The rules below should be used MINIMALLY to preserve the enterprise search experience, as most end-users expect to find all content. Most customers do not apply any rules or apply exclusion rules sparingly for sensitive folders. Exclusion rules are applied automatically after the next full crawl, which can vary by corpus size. If a recrawl is needed, please reach out to your Glean representative.
Exclusion (Red-Listing) Options
Glean provides several options for excluding content from the data crawl, which excludes data from search and chat results.
Space: Exclude certain Confluence spaces from being crawled by Glean by specifying space keys
Pages with specific labels: Exclude pages and blog posts with specific labels from being crawled by Glean
Pages with content matching specific regex: Exclude pages and blog posts with content matching specific regex from being crawled by Glean
Creators: Exclude content created by certain creators from being crawled by Glean.
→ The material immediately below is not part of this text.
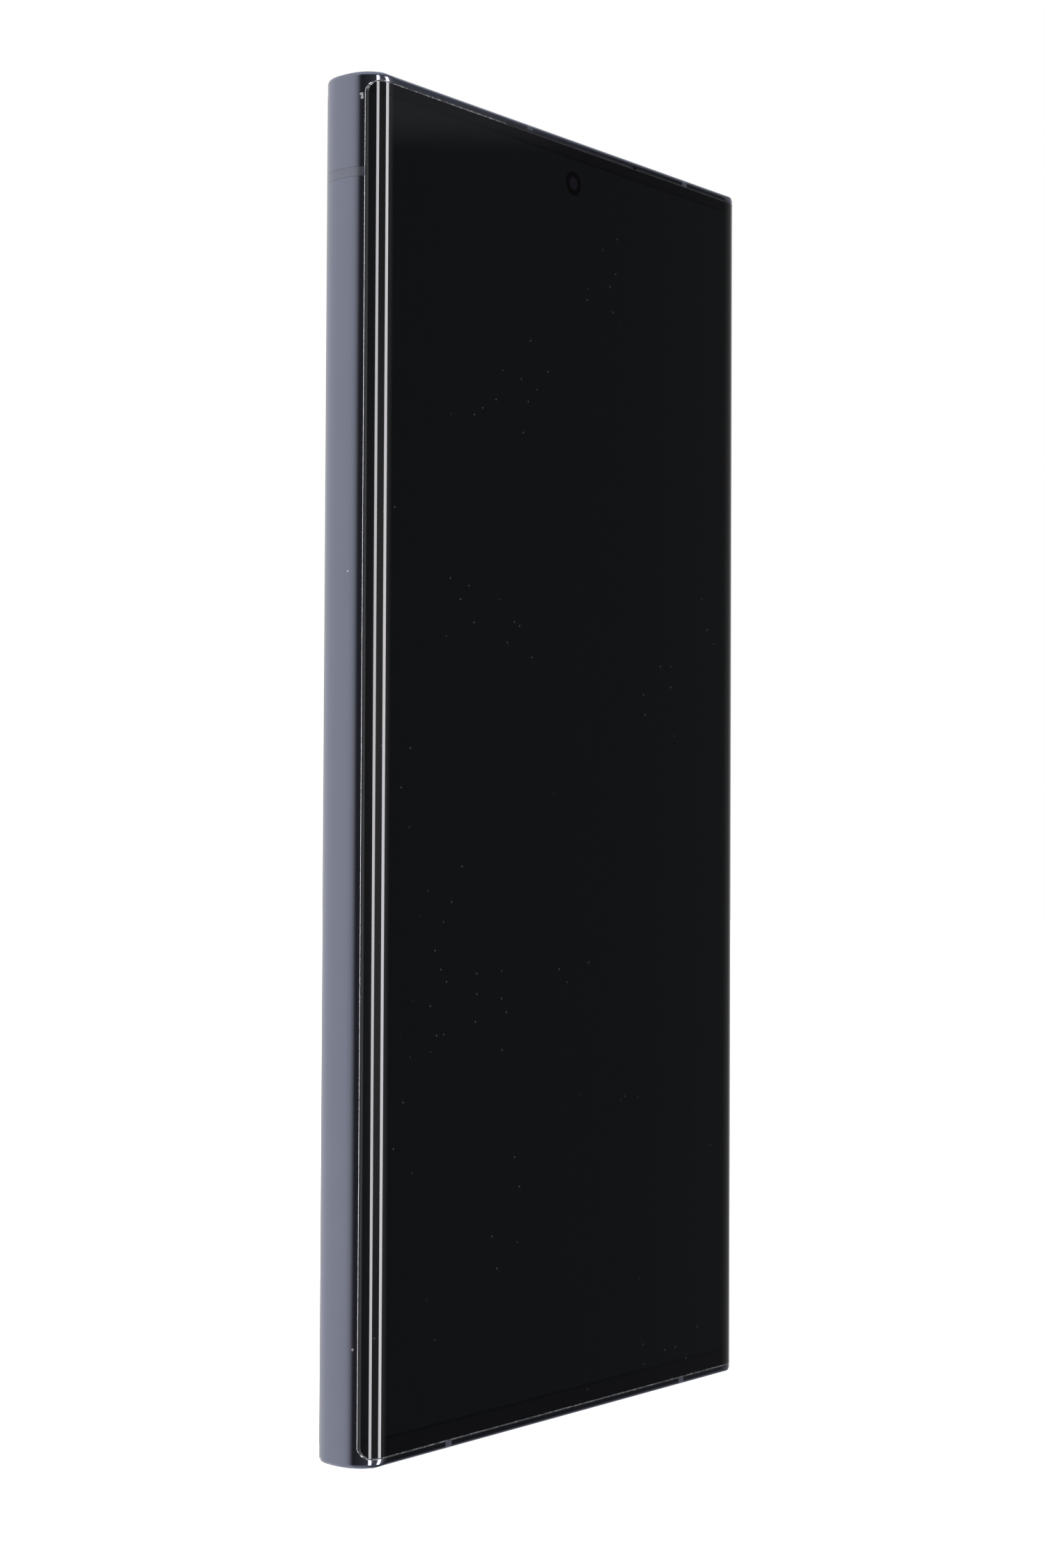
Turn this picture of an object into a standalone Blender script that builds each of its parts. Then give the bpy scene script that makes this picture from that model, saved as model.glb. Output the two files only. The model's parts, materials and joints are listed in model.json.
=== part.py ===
"""A large slab smartphone with a curved-edge cover glass and a built-in stylus, as separate parts.

World frame, metres: +X to the right as the screen is seen, +Y out of the back, +Z up along the
phone's length. The origin is the middle of the bottom face of the whole phone's box.

Every part hangs from one empty whose own axes are the body's: x from the centre line, y the depth
behind the front plane, and z the height above the bottom face. All centres below are given there.
"""

import math

import bmesh
import bpy
from mathutils import Matrix, Vector

MM = 0.001

# The outside of the phone.
BODY_WIDTH = 77.9 * MM
BODY_HEIGHT = 163.3 * MM
BODY_DEPTH = 8.9 * MM
SIDE_ROUND = 4.74 * MM  # how far in from the side the long edges start to curve
SIDE_POWER = 2.5  # exponent of the superellipse that the long edges follow; 2 would be an ellipse
END_ROUND = 0.55 * MM  # rounding of the top and bottom edges
CORNER_RADIUS = 0.6 * MM
CORNER_STEPS = 3
KEY_PROUD = 0.45 * MM
RING_PROUD = 1.3 * MM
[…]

Inclusion (Green-Listing) Options
Glean provides several options for including content from the data crawl, which includes data from search and chat results.
Spaces: Only allow Glean to crawl certain Confluence spaces. Glean will crawl all spaces except those in the Exclusion rules if no spaces are specified.
Note: Only content specified to be included items will show in search results, chat, or any other Glean applications. Unspecified content will not be included in search results, chat, or other Glean applications.